Similarly, you will know that a character’s lack of formal training or education will place limitations on what they can do. Take time to reflect on all the challenges that will face a character who has no or very little education, especially if said character never learned to read or write.

Finally, consider educational bonuses or advantages your characters have received. Do you have a character that is multilingual? Have they specialized in certain fields or trades? Such little things might come in handy at some point during your story.

Character Series: Clothes make the man or woman


What do your character’s clothing say about them?

Clothes say a lot about a person, and it should be no different with characters. Albeit writers need to beware of info-dropping about clothing, or setting a character in front of a mirror just for said-character or narrator to go over ever inch of their appearance. However, little bits of description here and there about your character’s apparel can say a lot about your character, even if we are told not to judge a book by it’s cover: We do so frequently.

Clothing can give an idea of a character’s social standing or wealth. Velvet, satin, damask — these fabrics speak of wealth while wool and cotton are more common, less expensive. Throw in authentic gems and the reader knows the character is loaded. Make a character’s clothing patchy, threadbare, and the reader will know the character is poor. Of course, appearances can be very deceiving, which can lead to writerly fun when toying with readers’ perceptions and then standing them on end.

Colors can be just a telling. Perhaps your character favors certain colors or just one in particular — their favorite color. Certain colors or color palettes can also hint at personalities: yellow, a bright, warm person; pink, a bubbly person; blue, a calm person; and so on. Once again, it might be fun for a writer to play with these concepts, and have a character who by nature is a pessimist, or just plain gloomy, really enjoy the color pink and actively seek it out in clothing.

The types of clothes worn also speak volumes. A woman who wears form-fitting clothing or revealing clothing is most likely secure with her appearance or sexuality; of course, that is not always true. A woman who prefers to wear pants and t-shirts might just be a tomboy. There are also men who prefer to dress as women, and there are men for whom dressing up for special occasions is like a trip to the dentist.

Apparel can also bear sentimental values: a piece that belonged to a relative or lover, a piece found by your character, or purchased by your character on a special occasion or trip — the list goes on. Such pieces can hold character development or even plot, similar to the “Together in Paris” necklace worn by Anastasia in the Fox film. Do not discount the power mementos can hold.

Once you get a feel for what your character likes to wear and why, practice restraint — don’t go writing a paragraph of description, which will only bore your audience to tears. A sentence here or there, accompanied by character actions, will suffice.

Character Series: Intro, plus family


What secrets do your characters hold that are just waiting to be unlocked?

Well, here is the start of another series that will at least run every Friday during February and then periodically the rest of the year: The Character Series. This series will look at the different touches that make a character feel real and gives them depth.


A couple years back, I recall a major blow up in the fantasy section of the NaNoWriMo forum. The cause? A thread entitled: “Your Character’s Aren’t Real!” The thread starter tore apart writers who talked as if their characters were living breathing things, telling them to stop as well as suggesting something was wrong with them mentally.
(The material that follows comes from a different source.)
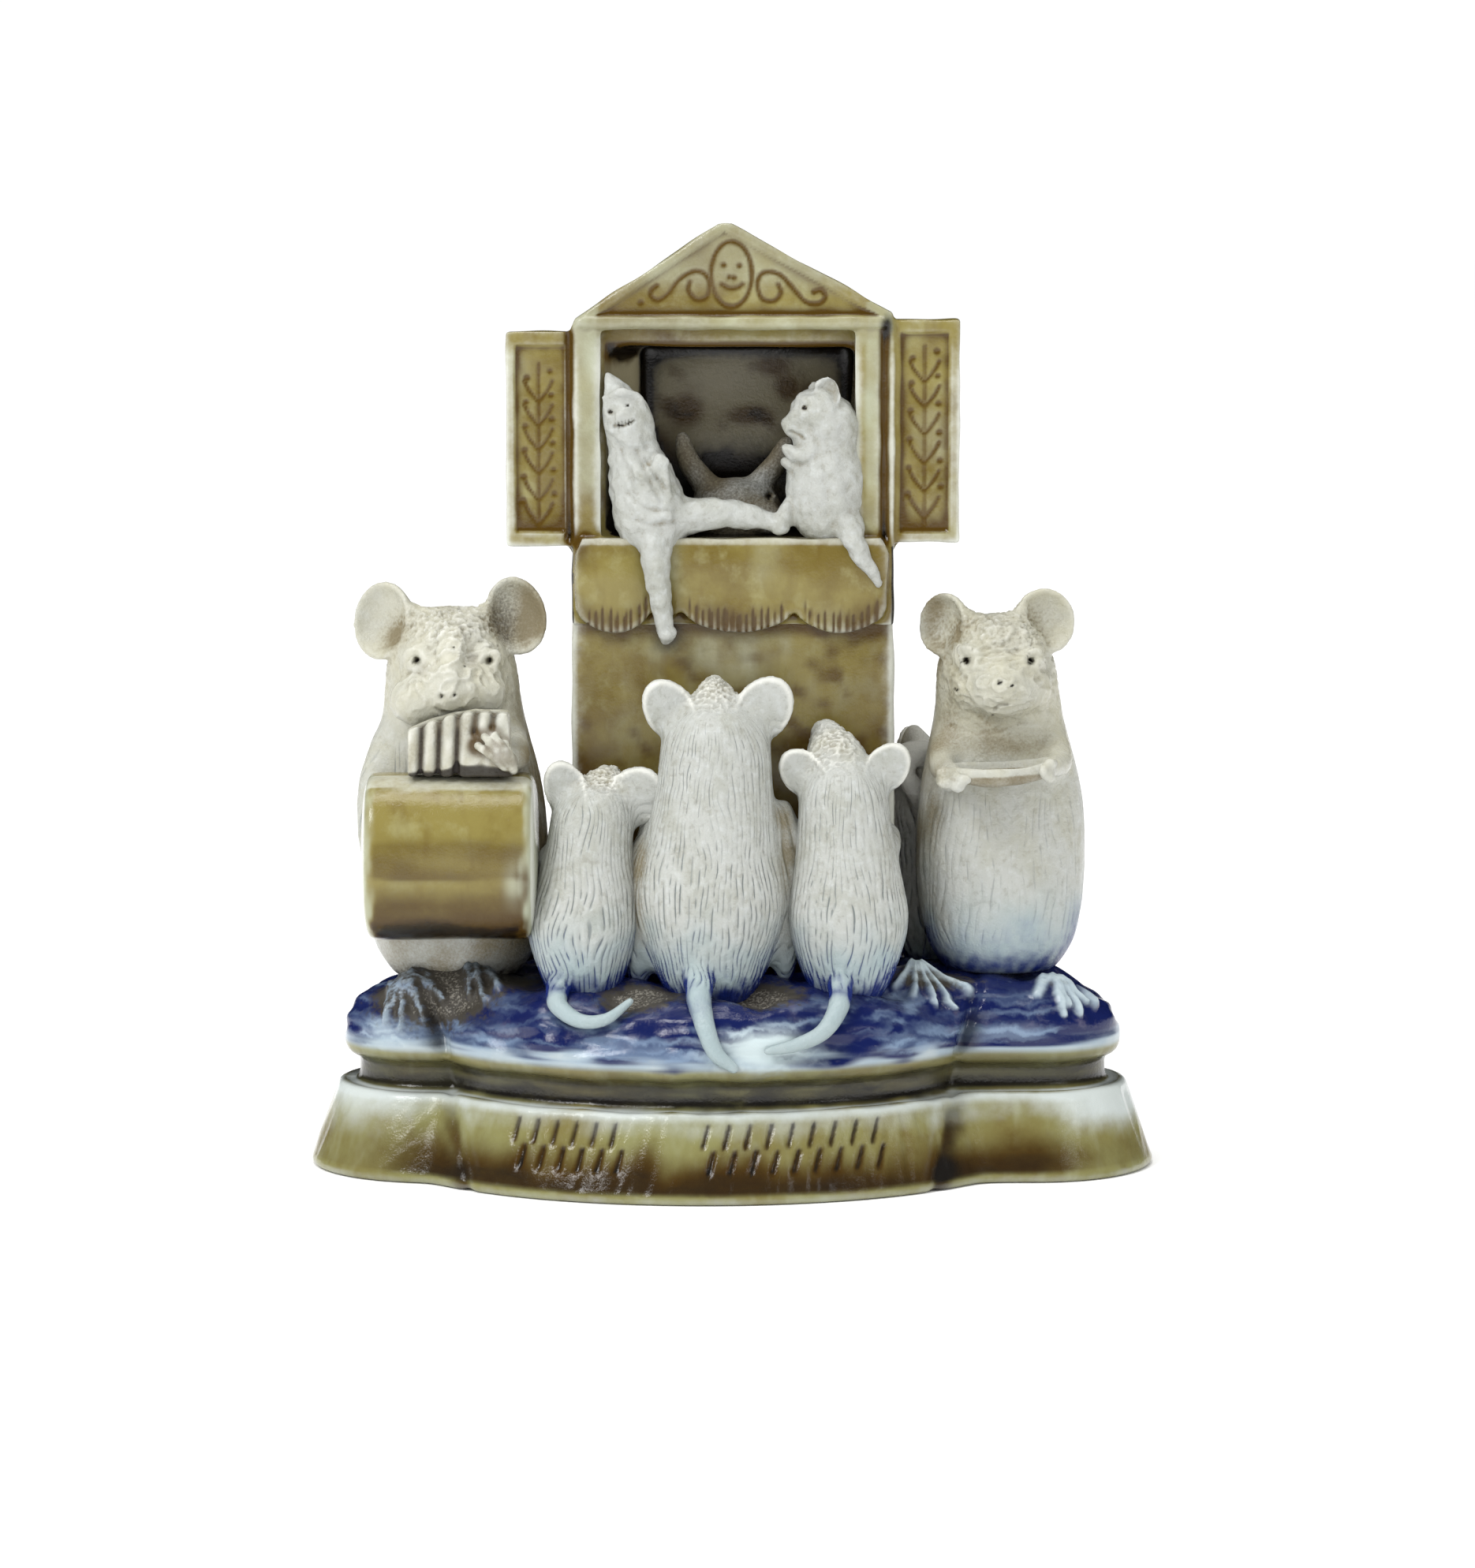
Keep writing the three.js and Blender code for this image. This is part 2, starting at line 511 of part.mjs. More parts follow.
// Pan pipes: round pipes side by side, taller to the right, on a plain backing
function panPipes() {
  const { left, right, low, high, front, back, step } = PIPES;
  const pitch = (right - left) / PIPE_COUNT;
  const radius = 0.56 * pitch;
  const pipes = range(PIPE_COUNT).map((i) => {
    const top = high + (step * i) / PIPE_COUNT;
    const geometry = new THREE.CylinderGeometry(radius, radius, top - low, SIDES.limb);
    geometry.rotateX(Math.PI / 2);
    geometry.translate(left + pitch * (i + 0.5), front + radius, (top + low) / 2);
    return solidOf(geometry);
  });
  const backing = rectangle(left + radius / 2, right - radius / 2, low, high - radius / 2);
  return joined([...pipes, plate(backing, front + radius, back)]);
}

function dish() {
  const { at, halfWidth, halfDepth, wall, height } = DISH;
  const rim = 1 - wall / halfWidth;
  const profile = [
    [0, -height], [0.55, -height], [0.9, -0.45 * height], [1, 0], [rim, 0], [rim - 0.15, -0.55 * height],
    [0, -0.62 * height],
  ].map(([radius, along]) => new THREE.Vector2(radius, along));
  const geometry = new THREE.LatheGeometry(profile, SIDES.grown);
  geometry.rotateX(Math.PI / 2);
  geometry.scale(halfWidth, halfDepth, 1);
  geometry.translate(...at);
  return solidOf(geometry);
}

function stageFigures() {
  const { body: trunk, hood, limbs } = CAPPED_PUPPET;
  return joined([
    limb(trunk, STEPS.limb, SIDES.egg),
    limb(hood, STEPS.limb, SIDES.egg),
    ...[...limbs, ...MOUSE_PUPPET.limbs].map((part) => limb(part)),
    egg(MOUSE_PUPPET.body),
    egg(SHOWMAN.head),
    limb(SHOWMAN.snout),
    ...[...MOUSE_PUPPET.ears, ...SHOWMAN.ears].map(ear),
  ]);
}

const wholeGroup = joined([
  plinthAndGround(), booth(), stageFigures(),
  grownMouse(DRUMMER), drum(), panPipes(),
  grownMouse(COLLECTOR), dish(),
  ...WATCHERS.map(youngMouse), youngMouse(PEEPER),
]);

// The joined solid as a geometry again
function geometryOf(solid) {
  const mesh = solid.getMesh();
  const points = new Float32Array(mesh.numVert * 3);
  for (let i = 0; i < mesh.numVert; i++) {
    points.set(mesh.vertProperties.subarray(i * mesh.numProp, i * mesh.numProp + 3), i * 3);
  }
  const geometry = new THREE.BufferGeometry().setAttribute('position', new THREE.BufferAttribute(points, 3));
  geometry.setIndex(new THREE.BufferAttribute(mesh.triVerts, 1));
  geometry.computeVertexNormals();
  return geometry;
}

const stoneware = new THREE.MeshStandardMaterial({ color: 0xc9c8bc, roughness: 0.35, metalness: 0 });
const mouseGroup = new THREE.Mesh(geometryOf(wholeGroup), stoneware);
mouseGroup.name = 'mouse_group';

const group = new THREE.Group();
group.add(mouseGroup);

export default group;
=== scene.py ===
# %% [markdown]
# # A stoneware figure group
# Two grown and four young mice, a puppet booth and a lobed plinth, modelled by hand in clay, salt-glazed
# and fired as one piece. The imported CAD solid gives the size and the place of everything. Here its looks
# are made: soft clay joins, combed fur, incised ornament, and glazes that run off edges and pool in
# hollows. Measures are in millimetres, and become metres where a mesh is made.

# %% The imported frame
import math

import bpy
import numpy as np
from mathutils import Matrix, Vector


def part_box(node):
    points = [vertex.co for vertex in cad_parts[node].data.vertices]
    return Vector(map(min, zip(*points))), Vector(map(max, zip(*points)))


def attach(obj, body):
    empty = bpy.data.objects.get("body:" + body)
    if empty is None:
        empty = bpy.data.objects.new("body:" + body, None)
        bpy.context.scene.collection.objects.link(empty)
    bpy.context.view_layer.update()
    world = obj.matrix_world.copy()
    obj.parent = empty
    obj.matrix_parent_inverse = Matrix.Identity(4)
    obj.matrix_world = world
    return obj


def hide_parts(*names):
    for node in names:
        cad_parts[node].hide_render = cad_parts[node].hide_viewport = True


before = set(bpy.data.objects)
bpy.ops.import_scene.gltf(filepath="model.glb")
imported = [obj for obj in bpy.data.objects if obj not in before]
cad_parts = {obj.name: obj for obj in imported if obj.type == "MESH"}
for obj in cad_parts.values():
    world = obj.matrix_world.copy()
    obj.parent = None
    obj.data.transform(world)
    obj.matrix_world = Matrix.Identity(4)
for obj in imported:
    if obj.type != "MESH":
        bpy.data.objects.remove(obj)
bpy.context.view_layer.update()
low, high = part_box("mouse_group")
print("frame box in mm:", [round(1000 * v, 1) for v in (*low, *high)])

# %% [markdown]
# ## Camera
# The group was photographed from a little above, about seven degrees, with a long lens that keeps the
# plinth's ends from swelling. The focal length is known in pixels of the photograph, so it is turned into
# millimetres by the share that the picture's height has of the sensor.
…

The truth in this matter is the majority of the writers who do this know that their characters aren’t really alive; however, they also know to create believable characters you need to treat your characters as if they are real. It requires knowing where they have been, what has shaped them, their likes, their fears, their greatest dreams — the list is endless, or so at times it seems. Much of this knowledge — these insights into a character — will never make it past the writer’s notes, but it is still important for the author to know, even if the audience never will. These insights explain motivations, behaviors — what makes a character tick.

What the thread starter failed to see, is that if you treat something as two-dimensional, it will remain two-dimensional. This character series will look at characters and how to make them more three-dimensional. The posts will not occur in any order of importance, just randomly with the first being family.

Family And Childhood

Like it or not, family plays a major role in shaping who we are; it should be no different for your characters. Family shapes our outlooks, beliefs, and more, whether we adopt those of our family or rebel against them. And depending on our relationships with our family — whether strained, completely absent, or very loving — it affects how we connect with others.
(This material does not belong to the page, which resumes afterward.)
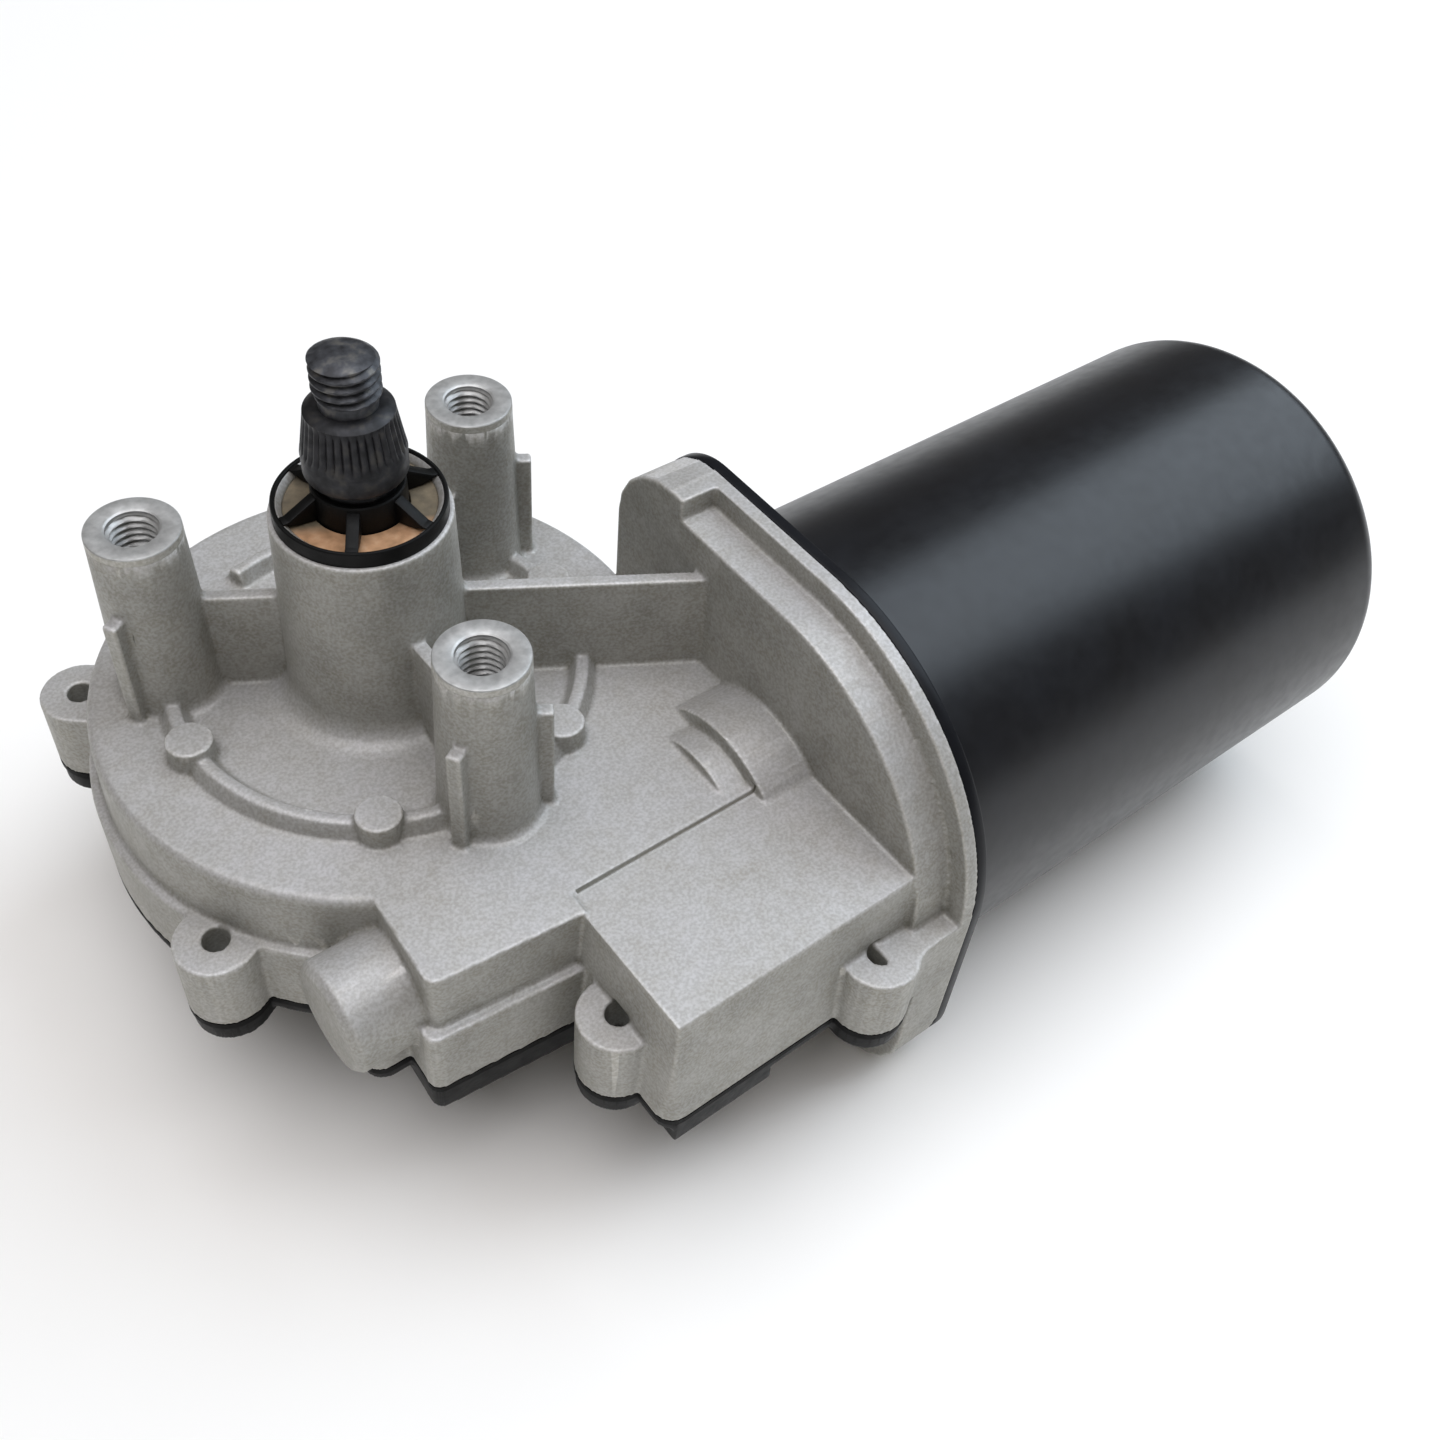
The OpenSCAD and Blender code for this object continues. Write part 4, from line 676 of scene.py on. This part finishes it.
def cover_screw(index):
    """A pan head seen from below, with a cross recess pressed into its dome."""
    chain = [(-PAN_H * math.sqrt(1 - (r / PAN_R) ** 2.6), r) for r in np.linspace(0.0, 0.0034, 24)]
    chain += [(-0.0003, 0.00356), (0.0, PAN_R), (0.0, SCREW_R), (SCREW_LONG - 0.0002, SCREW_R),
              (SCREW_LONG, 0.0017), (SCREW_LONG, 0.0)]
    bm = spun(chain, 96)
    for vert in bm.verts:
        near, far = sorted((abs(vert.co.x), abs(vert.co.y)))
        if vert.co.z < -0.0001:
            inside = min((RECESS_HALF_W - near) / 0.00016, (RECESS_REACH - far) / 0.0004)
            vert.co.z += RECESS_DEPTH * min(1, max(0, inside))
    bm.transform(Matrix.Translation((*LUGS[index], COVER_HEAD_Z)) @ Matrix.Rotation(0.7 * index, 4, "Z"))
    mesh = from_bmesh(bm, f"cover_screw_{index}")
    shade_smooth(mesh, 40)
    return mesh


ZINC = plain_metal("zinc_plate_finish", "#A7A9AC", "#C9CBCE", 0.3)
for index, side in enumerate((1, -1)):
    mesh = flange_screw(index, side)
    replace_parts(new_object(mesh.name, mesh, ZINC, "housing"), "flange_screws")
for index in range(len(LUGS)):
    mesh = cover_screw(index)
    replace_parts(new_object(mesh.name, mesh, ZINC, "housing"), "cover_screws")


# Gasket and inner works
# The rubber seals, bushes, worm, wheel, armature, magnets, brush gear and contacts keep their CAD nodes.
# Ground steel, brass and copper shine evenly, sintered bronze and the stacked core are duller, and
# carbon, ferrite, board and rubber are matt.
FINISHES = {
    "cast_aluminium": CAST,
    "black_paint": PAINT,
    "black_plastic": BLACK_PLASTIC,
    "black_rubber": plastic("rubber_finish", "#0B0B0B", "#111111", 0.55, 1600, shine=0.08),
    "zinc_steel": ZINC,
    "dark_steel": SHAFT,
    "bare_steel": plain_metal("ground_steel_finish", "#8E9092", "#B2B4B6", 0.27),
    "bronze": plain_metal("sintered_bronze_finish", "#7D5A34", "#A47C4C", 0.48, 1600, 0.9, 0.00006),
    "brass": plain_metal("rolled_brass_finish", "#B08E48", "#D0AF68", 0.28),
    "copper": plain_metal("drawn_copper_finish", "#A85B36", "#CC7C52", 0.33),
    "nylon": plastic("nylon_finish", "#C9C5B4", "#DCD8CA", 0.4),
    "ferrite": plastic("ferrite_finish", "#2A292B", "#3A393B", 0.6, 1500),
    "core_steel": plain_metal("lamination_finish", "#5E5F62", "#808185", 0.38, 1500),
    "carbon": plastic("carbon_finish", "#18181A", "#252528", 0.5),
    "board": plastic("laminate_board_finish", "#4A2E1B", "#6A4529", 0.45),
    "red_wire": plastic("wire_insulation_finish", "#6E1414", "#8C1E1E", 0.35),
    "washer_fibre": FIBRE,
}
for part in frame["record"]["subparts"]:
    mesh = nodes[part["node"]].data
    mesh.materials.clear()
    mesh.materials.append(FINISHES[part["material_slot"]])


# Floor and light
# A pale floor under the lowest point, a broad lamp overhead and a bluer one beyond the can.
# The camera sees plain white round the floor, and the light on the object stays as it is.
LOW_Z = cad_box[0][2]
FLOOR_HALF = 6
FADE_FROM = 0.35
FADE_TO = 0.9


def soft_light(name, at, target, size, power, colour):
    data = bpy.data.lights.new(name, "AREA")
    data.shape = "SQUARE"
    data.size = size
    data.energy = power
    data.color = colour
    obj = bpy.data.objects.new(name, data)
    bpy.context.scene.collection.objects.link(obj)
    obj.location = at
    obj.rotation_euler = (Vector(target) - Vector(at)).to_track_quat("-Z", "Y").to_euler()


def white_for_camera(tree, shade, output, kind, fade=None):
    """Shows the camera plain white in place of a shade, as far as fade says."""
    factor = add(tree, "ShaderNodeLightPath").outputs["Is Camera Ray"]
    if fade:
        factor = add(tree, "ShaderNodeMath", {0: factor, 1: fade}, operation="MULTIPLY")
    white = add(tree, kind, {"Color": (1, 1, 1, 1)})
    connect(tree, output, {"Surface": add(tree, "ShaderNodeMixShader", {0: factor, 1: shade, 2: white})})


def floor_finish():
    """Pale matt paper that fades into the white backdrop."""
    material, tree, shader, at = new_finish("floor_finish", shine=0.1, roughness=0.9)
    connect(tree, shader, {"Base Color": linear("#FBF8F4")})
    far = add(tree, "ShaderNodeVectorMath", {0: at["Object"]}, operation="LENGTH")
    fade = add(tree, "ShaderNodeMapRange", {"Value": far, "From Min": FADE_FROM, "From Max": FADE_TO})
    white_for_camera(tree, shader, tree.nodes["Material Output"], "ShaderNodeEmission", fade)
    return material


bm = bmesh.new()
bmesh.ops.create_grid(bm, x_segments=1, y_segments=1, size=FLOOR_HALF)
floor = bpy.data.objects.new("floor", from_bmesh(bm, "floor"))
floor.location = (0, 0, LOW_Z)
bpy.context.scene.collection.objects.link(floor)
floor.data.materials.append(floor_finish())

soft_light("top_light", (-0.25, -0.1, 2.0), (0.0, 0.0, 0.0), 2.2, 43.5, (0.96, 0.965, 1.0))
soft_light("sky_light", (1.2, -0.12, 1.2), (0.1, -0.05, -0.05), 1.4, 19, (0.78, 0.89, 1.0))
world = bpy.data.worlds.new("studio")
world.use_nodes = True
sky = world.node_tree
dim = connect(sky, sky.nodes["Background"], {"Color": (1, 0.93, 0.80, 1), "Strength": 0.09})
white_for_camera(sky, dim, sky.nodes["World Output"], "ShaderNodeBackground")
bpy.context.scene.world = world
Often times in fiction, particularly in fantasy I’ve noticed, a character’s family is absent. While family members don’t need to be main characters, secondary characters or even appear in the novel, they need a presence through your character. A character from a wealthy, but distant, family will conduct themselves in a different manner than a character who is from a big, loving family. A character who never knew their parents will often behave differently than one who has.
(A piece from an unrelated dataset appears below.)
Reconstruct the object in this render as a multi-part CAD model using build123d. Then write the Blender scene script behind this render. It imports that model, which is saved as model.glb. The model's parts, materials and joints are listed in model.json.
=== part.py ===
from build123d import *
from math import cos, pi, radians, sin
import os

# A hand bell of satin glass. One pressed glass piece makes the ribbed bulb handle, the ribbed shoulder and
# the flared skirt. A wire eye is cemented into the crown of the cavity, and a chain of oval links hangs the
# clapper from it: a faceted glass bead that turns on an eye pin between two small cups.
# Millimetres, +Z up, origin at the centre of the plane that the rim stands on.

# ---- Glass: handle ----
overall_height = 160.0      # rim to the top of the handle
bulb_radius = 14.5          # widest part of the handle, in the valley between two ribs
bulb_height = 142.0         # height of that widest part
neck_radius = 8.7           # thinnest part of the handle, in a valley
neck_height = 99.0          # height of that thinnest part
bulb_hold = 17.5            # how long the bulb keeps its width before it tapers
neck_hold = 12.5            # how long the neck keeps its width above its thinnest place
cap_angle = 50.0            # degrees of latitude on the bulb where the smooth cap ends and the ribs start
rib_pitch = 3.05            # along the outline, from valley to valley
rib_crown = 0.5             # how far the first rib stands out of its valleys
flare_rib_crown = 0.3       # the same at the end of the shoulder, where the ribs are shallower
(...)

Parents, siblings are more likely to have presence, which makes sense as our parents and siblings have perhaps the greatest affect on our development. However, writers should not underestimate the power other familial ties might have on your characters: Aunts, uncles, grandparents, cousins, etc., can all have powerful parts to play in your character’s life. As a side note to the above, do not forget individuals who are family in every way but blood; these people can also have profound effects on our lives.

When you make these connections, your characters feel more real, and readers can connect with them — after all, we all have family, good or bad, and for most of us, family is important. These connections can be made through characters thinking of a family member, carrying an item that holds sentimental value because of a certain family member, seeing something that reminds them of a family member, etc.

Writers should also not be afraid to look beyond their own definition of family: Different groups, cultures, countries and so on have different views on what a family is and how they behave. This is important to look at, especially if your characters are from a different country than you, the writer, or if you are world building when it is good to have variety.

Draw a family tree, at least back to your character’s grandparents or great-parents. Think up stories for each individual on the tree and their connections to the people surrounding them. Outline your character’s relationships with each of their family members even if they are non-existent. And most importantly of all, ask questions:

  • Did my character’s parents push them to excel in certain areas and not others? Or did they ignore my character’s development?
  • What beliefs were held by my character’s parents? How did these shape my character?
  • When was the last time my character has been home? If they have been gone a long time, is there a reason for their absence?
  • Do they keep in touch with their family? Only certain members? Why?
  • Who is their favorite relative? And why?
  • Were there problems in the family? Drugs, alcohol, money issues, abuse? How do they coop with these problems?
  • How does my character’s family handle tragedy?

There are hundreds of questions one could ask. These are just a few to get you started.


Don’t underestimate the importance of getting to know your character’s family — their past, present and future.